Now the Next article in the Toronto Star:

How to make the CBC viable in the digital age


[SNIP]
The CBC’s $1-billion parliamentary allocation sounds like a lot, but when the amount is adjusted for inflation, the broadcaster is receiving $500 million less than it did in 1991.

Before anyone gives the CBC more money, however, we all need to decide what we want the CBC to be.

“If we are serious about having a national public broadcaster — and it’s not always clear that we are — we need to give it a clear mandate and properly fund that mandate. . .” says Alan Sawyer, a consultant in digital media. “If we are serious about it we have to go big: here is what we want.”

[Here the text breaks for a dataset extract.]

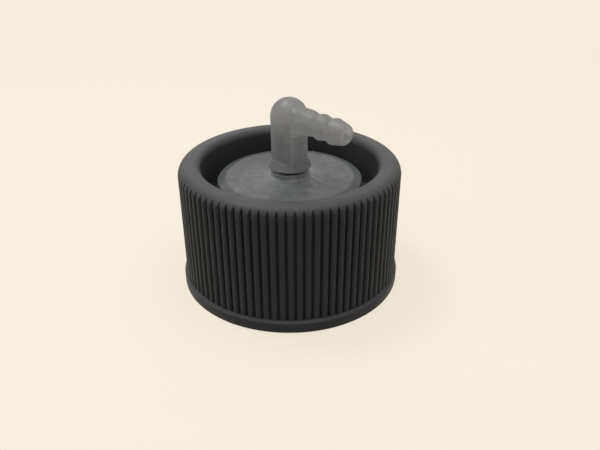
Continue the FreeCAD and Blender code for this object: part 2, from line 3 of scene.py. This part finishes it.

So, what do we want? Stursberg’s argument was that in an environment dominated by the American programming on CTV and Global, the CBC’s English service distinguishes itself simply by being Canadian. Not by being non-commercial or high-minded, but by offering Canadian versions of commercial programming formats.

The alternative is to reduce the CBC to some sort of PBS North, funded by many but watched by few.

However, the either-or argument, populist or elitist, is unnecessarily polarizing. Funded, however skimpily, by all taxpayers, the CBC needs to reach many audiences. And in English Canada, serving the entire population with a single, general-interest channel is a particularly difficult task. Canadian content is not, after all, a specific programming niche. [SNIP] (emphasis added by myself)
Whining and winging about how they aren't getting enough money to broadcast Canadian culture. Why should the CBC define Canadian culture? I think that may be a rant for another day actually, "What is Canadian Culture"....back to the topic at hand. The CBC has been the government media for generations now. Ever since it's founding in 1936 it has broadcast all manners of media to the country. In the last thirty years though, probably longer, it has seemed to become more and more the propaganda arm of the left and the Liberal Party of Canada. That's my belief anyway. Your mileage may vary.

Now the third article:

Is a national Canadian culture important? If so, what would it be?

Now we are getting to the meat of the issue.

[SNIP]Canada’s government is not as generous, but operates on the same principle. Ottawa subsidizes the cultural industries with various loans, grants and tax credits, and requires both radio and TV broadcasters to offer specific percentages of Canadian content. Some of these measures have proved highly successful, others much less so, but without them there would be no Canadian popular culture. [SNIP]

I don't believe this argument at all. Popular Canadian culture does exist and would exist even without the funding of the government. How many authors are there that are published? How many movies, dramas, writers, actors, comedians? They are there, we just have to discover them. Some of them stand out and are remembered. Others need maybe a little helping hand. But the cream will rise to the top no matter who. Funded or unfunded.

Further on in the article is where I find my stomach turning:

It is hard to find much philosophical support for cultural nationalism these days. In the universities, political thinkers are queasy about nationalism, an unease they would trace back to the Holocaust and follow forward to Bosnia.

Cultural thinkers, meanwhile, reject attempts to define, let alone mould, national identity as paternalistic and exclusionary. This leaves the stewards of cultural institutions and regulations without much intellectual grounding for their mandate.

Meanwhile, the reach of the Internet and the efficiency of digital technology are softening national boundaries in culture and communications and may erase them outright as they become the sole highway and only vehicle for all media. The digital age will recognize few of our regulations as a flood of foreign content rapidly becomes an ocean.

These university philosophers and political thinkers are trying to kill nationalism. Nationalism is a part of our cultural heritage. This sickness has been fermenting now for almost 40 years with the whole "multicultural mosaic" created by the Trudeau government. The concept where all cultures are equal, and now it means all are equal except Canadian culture.

The Toronto Star is trying hard to defend the doddering institution of the CBC. Of course like draws to like, and left to left. The CBC at one time was a needed institution. No longer. More and more Canadian broadcasting companies are creating Canadian programs. Written here, filmed here, about here. Other Canadians are starting to become modern cultural icons and making their presence known. Here's a good example. How many have seen the t.v. show "FlashForward"? An American show on the ABC channel, unfortunately canceled now. It was based upon a novel by a Canadian writer. Hows that for culture? Anyway enough of this for the day, time to relax and not get my blood pressure up.